Visibility-Based Blending for Real-Time Applications
Abstract : There are many situations in which virtual objects are presented
half-transparently on a background in real time applications. In such cases,
we often want to show the object with constant visibility. However, using the
conventional alpha blending, visibility of a blended object substantially
varies depending on colors, textures, and structures of the background scene.

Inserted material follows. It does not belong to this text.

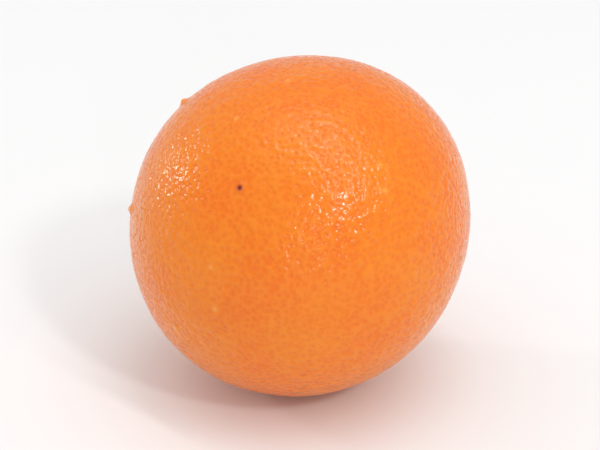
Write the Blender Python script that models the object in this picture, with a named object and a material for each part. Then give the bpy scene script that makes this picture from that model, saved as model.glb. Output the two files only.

To overcome this problem, we present a framework for blending images based on
a subjective metric of visibility. In our method, a blending parameter is
locally and adaptively optimized so that visibility of each location achieves
the targeted level. To predict visibility of an object blended by an
arbitrary parameter, we utilize one of the error visibility metrics that have
been developed for image quality assessment. In this study, we demonstrated
that the metric we used can linearly predict visibility of a blended pattern
on various texture images, and showed that the proposed blending methods can
work in practical situations assuming augmented reality.